The Valley's ash comes from factories that generate wealth for their owners while destroying the landscape and the workers. It's the physical manifestation of inequality: the rich produce beauty and spectacle on Long Island, and the waste lands here. Fitzgerald's description deliberately echoes biblical desolation, suggesting that this isn't just economic failure but moral catastrophe.

The Eyes of Doctor T.J. Eckleburg: God's Absence in the Modern World

The Watching Eyes

Above the Valley of Ashes, a faded billboard displays the enormous bespectacled eyes of Doctor T.J. Eckleburg, an optometrist whose practice has long since disappeared. The eyes are 'blue and gigantic' and 'look out of no face, but instead, from a pair of enormous yellow spectacles which pass over a non-existent nose.' They watch over the valley—and by extension, the novel's moral wasteland—without expression or intervention.

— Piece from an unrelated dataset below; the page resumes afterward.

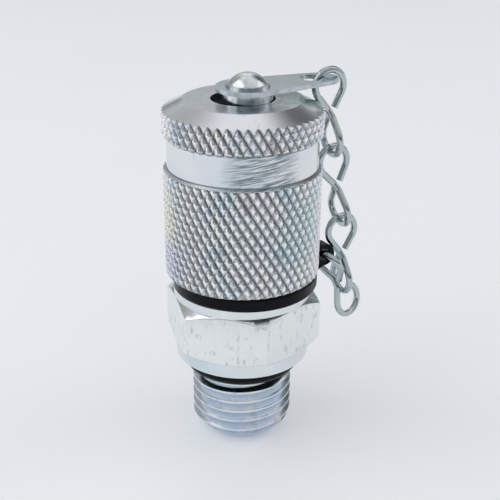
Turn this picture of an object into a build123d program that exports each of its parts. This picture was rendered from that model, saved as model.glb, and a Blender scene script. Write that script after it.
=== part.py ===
from build123d import *
import os
from math import acos, atan2, cos, hypot, radians, sin, sqrt

# Hydraulic test point coupling: screw-in body, spring-loaded check valve, captive screw cap on a chain.
# Millimetres. The coupling's axis is Z, and the stud's end face lies on z = 0.

# ---- stud: M14 x 1.5 ----
stud_radius = 7.0
stud_thread_length = 8.9
stud_end_chamfer = 1.4
undercut_radius = 5.9
seat_height = 12.4            # underside of the lower collar, which seals on the port

# ---- hexagon and its two collars ----
lower_collar_radius = 9.3
lower_collar_thickness = 1.8
hex_across_flats = 19.0
hex_thickness = 7.1
hex_corner_angle = 30.0       # chamfer that rounds the corners, from the end face
upper_collar_radius = 9.45
upper_collar_thickness = 1.15
hex_vertex_azimuth = -73.4    # degrees from +X

# ---- neck: M16 x 2 ----
neck_relief_radius = 7.6
neck_relief_length = 2.9
neck_radius = 8.0
neck_length = 21.15           # from the upper collar to the neck's end
neck_end_chamfer = 1.1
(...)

George Wilson, in his grief over Myrtle's death, stares at the billboard and tells his neighbor: 'God sees everything.' Wilson needs to believe someone is watching, someone is keeping moral order, someone cares about right and wrong in a world where Tom Buchanan can commit adultery and violence without consequence. The eyes become his evidence of divine judgment.

But Fitzgerald leaves their meaning deliberately ambiguous. If they represent God, then God watches Tom's cruelty, Myrtle's death, and Gatsby's murder without intervening—an absent God who sees but doesn't act. If they're just a faded advertisement, then there is no God at all, only the remnants of commerce masquerading as meaning. Either interpretation is devastating: moral authority is either absent or nonexistent, replaced by a forgotten advertisement for corrective lenses in a world that refuses to see clearly.